Omega 3 fatty acids offer lots of health benefits for dogs. They are good for the heart, kidneys, skin, coat, and joints. The two most important omega 3 fatty acids are DHA and EPA, which have strong anti-inflammatory properties and are good for managing joint pain and swelling.

The best natural omega source for your dog is fish oil. Ideally, the fish oil needs to be sourced from wild-caught coldwater fish. According to Dr. Matt Brunke, DVM, the safety of farm-raised fish is questionable, and dogs do not benefit from it as it has inadequate omega 3 to omega 6 ratio.

MSM and Dog Food

Methylsulfonylmethane (MSM) will benefit dogs with joint disease because it has anti-inflammation and anti-pain effects.

Plus, MSM supplements support normal collagen production because of its sulfur content, and collagen is vital for healthy cartilage.

MSM can be naturally found in grains, milk, vegetables, and fruit. When used together with glucosamine, MSM can reduce joint pain in dogs with arthritis.

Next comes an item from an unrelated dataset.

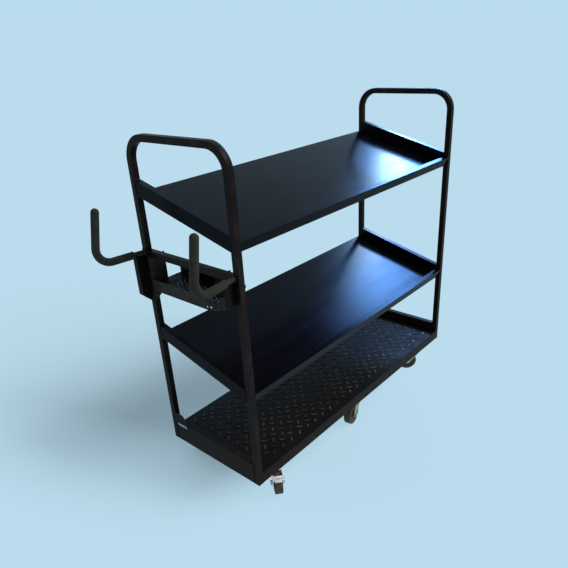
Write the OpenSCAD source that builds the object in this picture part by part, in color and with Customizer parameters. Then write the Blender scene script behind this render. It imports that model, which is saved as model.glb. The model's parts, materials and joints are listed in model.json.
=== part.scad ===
// Picking trolley: two arched end frames, two sloping shelves, a chequered deck,
// six swivel castors, and a perforated tray with a pair of hanging hooks at one end.
// Sizes are in millimetres. The long side with the shelf lips faces -Y and the hooks face -X.

/* [Frame] */

// Length over the two end frames
trolley_len = 1200; // [900:10:1600]
// Width over the end frame posts
trolley_w = 420; // [360:5:600]
// Height of the handle tops above the underside of the base
frame_h = 1068; // [1040:2:1300]
// Side of the square frame tube
tube_w = 20; // [18:1:25]
// Wall of the square frame tube
tube_t = 1.5; // [1:0.1:2.5]
// Outside radius of the handle corners
handle_r = 78; // [45:1:90]

/* [Base] */

// Height from the underside of the base to the top of the deck
deck_h = 42; // [36:1:60]
// Thickness of the deck plate
deck_t = 3; // [2:0.5:5]
// Height of the folded panels at the two ends
panel_h = 78; // [64:1:110]
// Width of every folded strip over its outer and inner faces
fold_w = 21.5; // [21.5:0.5:30]
// Thickness of the folded sheet
sheet_t = 1.5; // [1:0.1:2]
// Thickness of the base rails and cross members
rail_t = 2.5; // [2:0.1:3]
// Width of the flanges on the long base rails
rail_flange = 26; // [24:1:30]
// Width of the cross members that carry the castors
member_w = 110; // [106:1:130]
// Distance between repeats of the raised studs
stud_pitch = 44; // [36:1:60]
// Length of one raised stud
stud_len = 27; // [18:1:30]
// Width of one raised stud
stud_w = 8; // [5:0.5:12]
// Height of the raised studs
stud_h = 1.5; // [0.8:0.1:2]
// Height of the small corner gusset above the end panel
gusset_h = 36; // [20:1:60]
// Length of the small corner gusset along the end panel
gusset_len = 80; // [50:1:110]

/* [Shelves] */

// Slope of the two upper shelves in degrees
shelf_tilt = 15; // [5:0.5:18]
// Height of the middle shelf at its back edge, above the underside of the base
middle_h = 422; // [380:1:480]
// Height of the top shelf at its back edge, above the underside of the base
top_h = 896; // [840:1:920]
// Height of the folded ends of the shelves
end_fold_h = 45; // [30:1:60]
// Height of the front lip of the shelves
lip_h = 30; // [15:1:45]
// Width of the folded strip on top of the front lip
lip_w = 19; // [15:0.5:28]
// Depth of the flange turned down at the back of the shelves
back_flange = 18; // [12:1:30]

/* [Tray] */

// Height of the top of the tray rail above the underside of the base
tray_rail_h = 722; // [690:1:740]
// Height of the tray floor above the underside of the base
tray_floor_h = 613; // [600:1:640]
// Size of the tray from the end of the trolley inwards
tray_deep = 116; // [100:1:160]
// Distance from the near posts to the rounded end of the tray
tray_gap = 80; // [60:1:120]
// Height of the tray band above the tray floor
tray_rim = 14; // [8:1:24]
// Depth of the tray band below the tray floor
tray_skirt = 24; // [12:1:30]
// Height of the inner wall of the tray above its floor
tray_back_h = 44; // [20:1:60]
// Outside radius of the rounded tray corners
tray_r = 44; // [30:1:50]
// Thickness of the tray sheet
tray_t = 2; // [1.5:0.1:3]
// Diameter of the holes in the tray
hole_d = 7; // [4:0.5:9]
// Distance between the holes in the tray
hole_pitch = 14.5; // [13:0.5:20]
// Width of the plates that carry the tray
plate_w = 62; // [50:1:80]
// Depth of the tray side plate below the tray floor at the post
plate_drop = 62; // [40:1:90]

/* [Hooks] */

// How far the hooks reach beyond the end of the trolley
hook_reach = 165; // [140:1:220]
// Height of the hook arms above the underside of the base
hook_h = 717; // [700:1:730]
// Diameter of the steel rod inside the hooks
rod_d = 16; // [12:0.5:20]
// Wall of the soft sleeve over the hooks
sleeve_t = 4; // [2:0.5:5]
// Bend radius of the hooks, to the middle of the rod
hook_r = 45; // [35:1:60]
// Straight length above the bend of the hooks
hook_up = 103; // [60:1:160]
// How far the hooks lean back towards the trolley, in degrees
hook_lean = 11; // [0:1:20]
// How far each hook turns away from the middle of the trolley, in degrees
hook_splay = 8; // [0:1:15]
// How far the hook brackets stand out from the posts
bracket_reach = 40; // [36:1:50]
// Thickness of the hook brackets
bracket_t = 2; // [1.5:0.5:3]
// Depth of the far hook bracket below its hook at its outer edge
bracket_deep = 131; // [100:1:150]
// Further drop of the far bracket web towards the post
bracket_drop = 38; // [20:1:50]
// Depth of the near hook bracket below its hook at its outer edge
near_deep = 72; // [60:1:100]
// Further drop of the near bracket web towards the post
near_drop = 8; // [0:1:20]

/* [Castors] */

// Diameter of the wheels
wheel_d = 80; // [70:1:100]
// Width of the tyres
wheel_w = 28; // [24:1:34]
// Depth of the tyre on the wheel
tyre_t = 9; // [6:0.5:12]
// Height from the top of the tyre to the underside of the base
head_h = 28; // [26:1:36]
// Distance from the swivel pin to the axle
trail = 34; // [28:1:40]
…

Because of its efficacy in arthritis treatment, many dog food manufacturers add MSM to their food formulas.

Joint Pain Management

The golden standard in the treatment of joint pain in dogs with osteoarthritis is non-steroid anti-inflammatory drugs (NSAIDs).

The use of joint health supplements does not exclude the need to use these drugs. However, if used together, supplements like Green Lipped Mussels, omega 3 fatty acids, MSM, glucosamine, and chondroitin can decrease the necessary NSAID dosage for your dog.

Our Final Thoughts

The use of glucosamine for dogs with osteoarthritis is a widely debated topic in the veterinary and pet parents community.

On the one hand, there are much data and evidence that support the benefit of this supplement in the treatment of canine osteoarthritis. On the other hand, there are also inconclusive data and evidence putting its use in question.

As noted, the treatment of canine osteoarthritis requires a multimodal approach. Most veterinarians recommend using supplements as long as their use is not related to adverse effects.

Glucosamine and chondroitin, alone or combined with omega fatty acids, Green Lipped Mussel, MSM, collagen, and hyaluronic acid, promote healthy joints and high-quality mobility without triggering serious adverse effects.


Frequently Asked Questions

Does glucosamine help dogs with arthritis?

As an amino sugar, glucosamine helps lubricate the joints and builds strong joint structures – cartilage, ligaments, and tendons, thus improving mobility. There is much evidence supporting the use of glucosamine supplements for managing osteoarthritis in dogs in the veterinary field.

How much glucosamine do I give a dog for arthritis?

It depends on the type of joint supplement your dog is using. Different supplements contain different amounts of glucosamine, and some contain additional ingredients. The exact dosage you need to give your dog also depends on the severity of your osteoarthritis and whether it needs a loading or maintenance dose. Your vet will give you the right administration instructions.

Can I give my dog human glucosamine?

No, pet owners must not share their human glucosamine supplements with their dogs. This is because human joint supplements have an artificial sweetener – xylitol. Xylitol is extremely toxic to dogs.

What is the best supplement for dog arthritis?

When it comes to osteoarthritis, glucosamine supplements are an excellent choice for your dog. Glucosamine can be used alone or combined with other joint-friendly dog supplements like chondroitin sulfate, Green Lipped Mussel, omega 3 fatty acids, MSM, collagen, or hyaluronic acid.